Problem description: Look through the data below. Pick out the lines holding the string "this".

--- begin Data segment ---

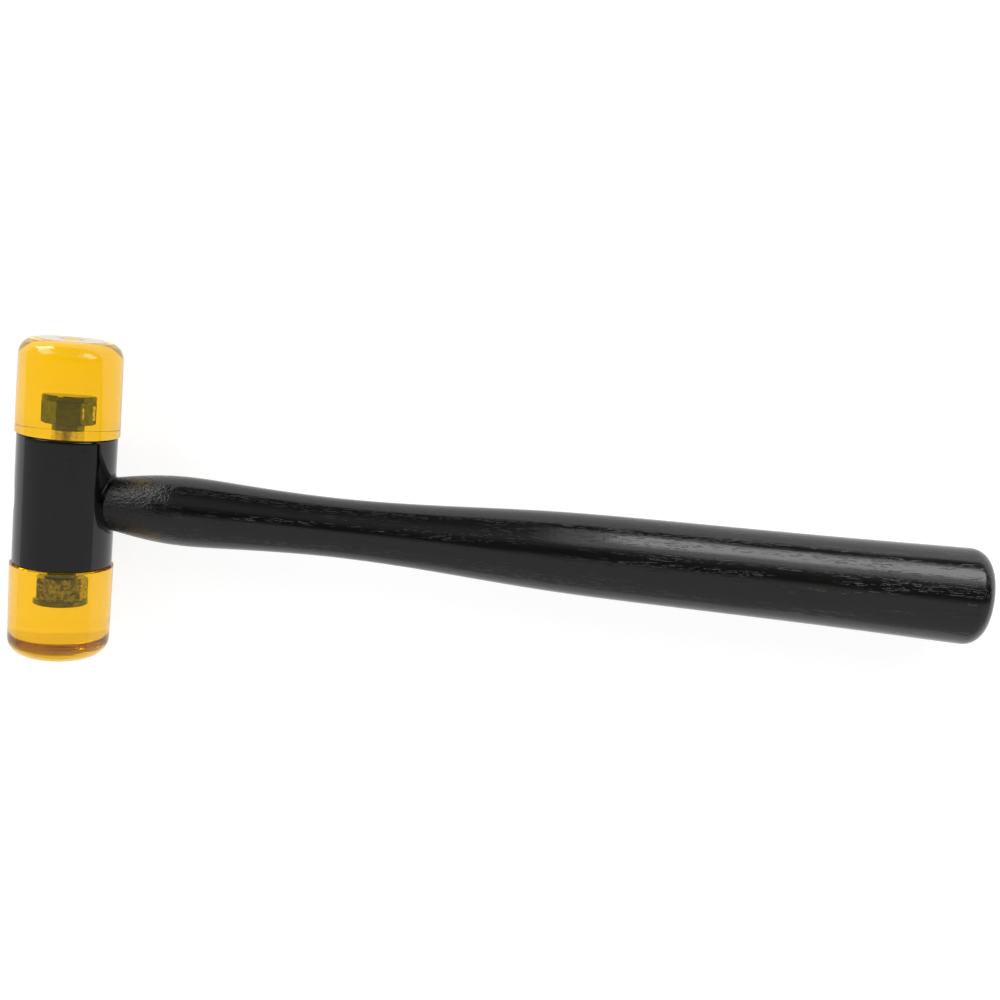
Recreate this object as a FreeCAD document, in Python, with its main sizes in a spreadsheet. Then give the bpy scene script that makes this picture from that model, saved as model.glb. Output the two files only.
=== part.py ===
import FreeCAD, Part
import os

import Sketcher
from FreeCAD import Placement, Rotation, Vector

# Soft-face hammer with two screw-on plastic tips, lying on its side. Millimetres.
#
# +X runs along the handle from the head to the butt, +Y along the head's axis to the upper tip, +Z up.
# The origin is the middle of the bounding box at floor level: the tips lie on the floor, and the
# head's axis and the handle's axis cross at the height of the tips' radius.
#
# Each sub-part is modelled about the point where those two axes cross, or, for the tips, their inserts
# and studs, along its own Z, which points outward from the head. Its Placement then puts it in the
# frame above. Distances called "station" are measured from the head's axis along the handle.

DIMENSIONS = [
    # Head body: a steel bar with a cross eye for the handle and a bore in each end for a stud.
    ("head_diameter", 29.2),
    ("head_length", 40.1),
    ("head_edge_round", 0.9),
    ("eye_straight_station", -4.0),
    ("eye_end_station", -15.5),
    ("eye_end_height", 17.6),
    # Stud: 1/4 in, 20 turns to the inch, its thread shown as a plain cylinder.
    ("stud_diameter", 6.35),
    ("stud_length", 19.05),
    ("stud_end_chamfer", 0.6),
    ("stud_depth_in_head", 9.2),
    ("head_bore_depth", 9.6),
    ("thread_clearance", 0.05),
    # Face tip: hard plastic, screwed against the end of the head body.
    ("seat_gap", 0.05),
    ("tip_base_diameter", 30.4),
    ("tip_length", 28.25),
    ("tip_draft", 0.37),
    ("tip_face_round", 5.1),
    ("tip_base_round", 0.5),
    ("tip_neck_hole", 6.45),
    ("dimple_diameter", 8.0),
    ("dimple_depth", 0.9),
    # Insert: a hexagon with a round collar at its closed end, moulded into the tip. When the tip is
    # screwed home the hexagon has turned this many degrees from having two corners along the handle.
    ("insert_turn", 19.0),
    ("insert_start", 3.4),
    ("insert_length", 8.6),
    ("insert_hex_corners", 10.8),
    ("collar_diameter", 10.6),
    ("collar_length", 1.8),
    ("insert_bore_depth", 7.2),
    # Handle: turned to an oval, depth (Z) being a fixed share of height (Y).
    ("section_ratio", 0.88),
    ("tenon_end_station", -12.1),
    ("butt_round", 6.4),
    # Kerf and wedges in the tenon's end.
    ("wedge_tip_station", 5.0),
    ("wood_wedge_thickness", 2.4),
    ("wood_wedge_tip_thickness", 0.5),
    ("wood_wedge_height", 16.4),
    ("wood_wedge_tip_height", 15.2),
    ("kerf_height", 20.0),
    ("steel_wedge_width", 8.0),
    ("steel_wedge_tip_width", 7.0),
    ("steel_wedge_thickness", 1.8),
    ("steel_wedge_tip_thickness", 0.4),
    ("steel_wedge_tip_station", -4.5),
]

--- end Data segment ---

Task output:
Recreate this object as a FreeCAD document, in Python, with its main sizes in a spreadsheet. Then give the bpy scene script that makes this picture from that model, saved as model.glb. Output the two files only.
    # screwed home the hexagon has turned this many degrees from having two corners along the handle.